Viruses, vaccination and future pandemics – Answers provided by Associate Professor Allison Imrie, a virologist in The University of Western Australia’s School of Biomedical Sciences, with knowledge of the history of novel viruses and their transmission.
Do virologists see the COVID-19 pandemic as a once-in-a-lifetime event or is there concern another pandemic may be on the horizon? If so, could mass vaccinations become a regular part of our lives?
Most virologists would agree that other pandemics are on the horizon and are inevitable and we can expect vaccines will be developed for newly emergent, virulent viruses that cause significant disease in humans. This current pandemic has highlighted the incredible advance in vaccine technologies over the past decade and more, that has produced the mRNA vaccines for example. It is feasible that these new designs will allow vaccines to be modified relatively easily, to incorporate new pathogens and variants of pathogens we already know about, in real time.
Associate Professor Allison Imrie said the COVID-19 pandemic has highlighted advancements in vaccine technologies
Have we made any real progress in the past year on determining the starting point/initial cause for the spread of SARS-CoV-2, the virus that causes the disease COVID-19?
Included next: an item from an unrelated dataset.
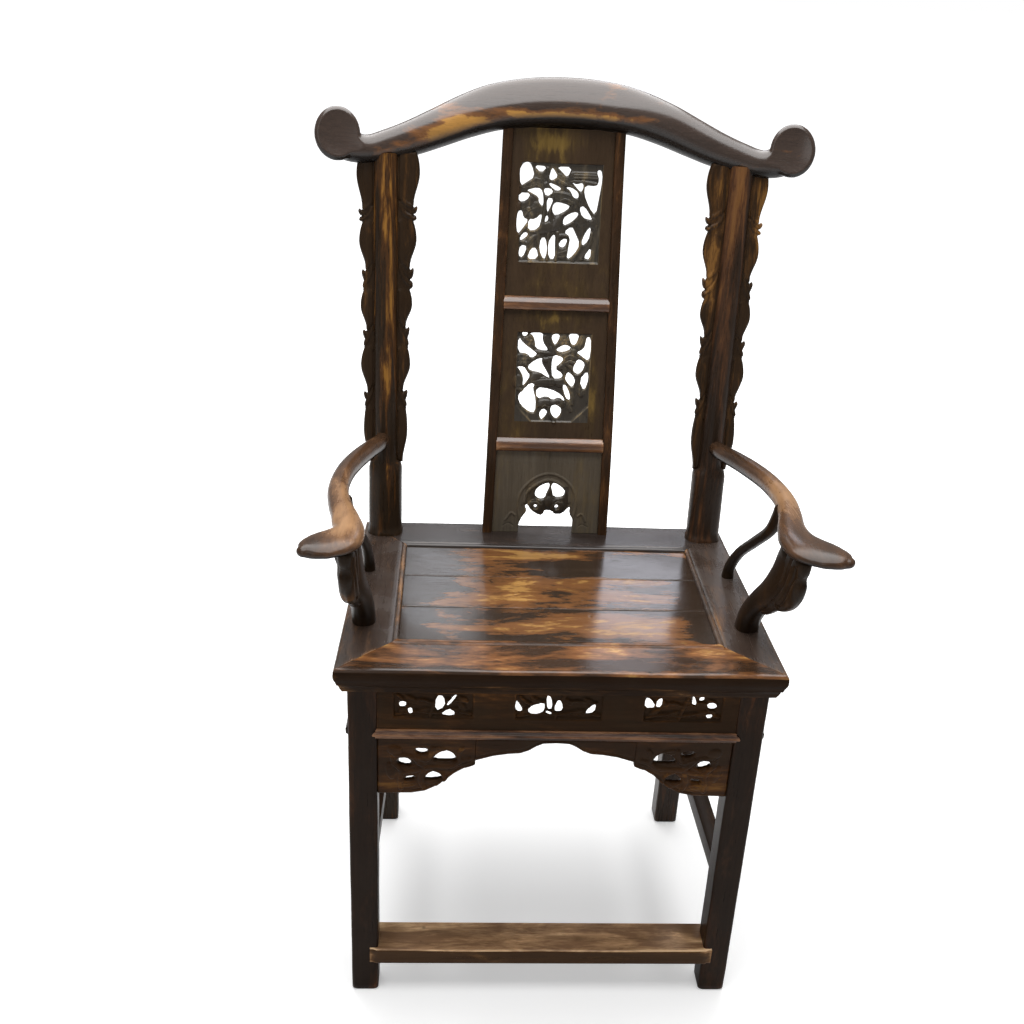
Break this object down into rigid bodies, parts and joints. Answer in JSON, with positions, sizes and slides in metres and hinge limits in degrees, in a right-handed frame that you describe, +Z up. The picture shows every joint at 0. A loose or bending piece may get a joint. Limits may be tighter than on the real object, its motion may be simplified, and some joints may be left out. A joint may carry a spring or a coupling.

It may never be possible to identify the indexcase, that is, the first person ever infected with SARS-CoV-2 when the virus crossed from animals to humans. We already know, following the WHO trip to Wuhan recently, that there were cases as early as October 2019 outside Wuhan and that multiple variants were circulating – this indicates the virus had already been circulating for a significant period of time before a combination of events occurred and the first cluster of cases of what became known as COVID-19 was identified at the end of 2019. Zoonotic diseases – diseases of animals that can cross into humans – are well recognised and in this sense, emergence of SARS-CoV-2 and COVID-19 was not at all surprising. The WHO team has reported that there were good discussions around working together with colleagues in China and other countries to investigate further, the possible points of entry of this virus into humans – including looking more closely at risks associated with wildlife trade for food, furs and traditional medicine. There was consensus that the virus was not an escapee from the Wuhan Institute of Virology, which is again not at all surprising.
“It is important to remind ourselves that the virus is now circulating globally and that we should focus on our current and future efforts to control transmission.”
Associate Professor Allison Imrie
Are we now better equipped to detect early and respond to a similar emerging new virus?
It is important to remind ourselves that the virus is now circulating globally and that we should focus on our current and future efforts to control transmission, enhance clinical care, and understand disease pathogenesis. It’s also good to remind ourselves that index cases have not been identified for other pandemics, such as HIV/AIDS when it emerged in 1981.
How long did it take Australia to recover from the health impacts of the 1918-1919 Spanish Flu pandemic?
Unemployment rates increased in 1919, the peak coinciding with flu-related death rates that year. Unemployment rates fell sharply with the end of the pandemic in 1919 and the labour market recovered very quickly without any obvious long term effects. However, the impacts of the 1918 pandemic on GDP were more difficult to identify without controlling for other factors that would influence economic growth.
Could it take Australia a similar period to recover from the health impacts of the COVID-19 pandemic?
The Australian economy is very different now, to what it was in 1918, and our understanding of how to diagnose and treat disease is much more advanced. However, the rapid economic recovery following the 1918 pandemic indicates that a rapid response from a pandemic caused by a novel, virulent emergent virus is possible.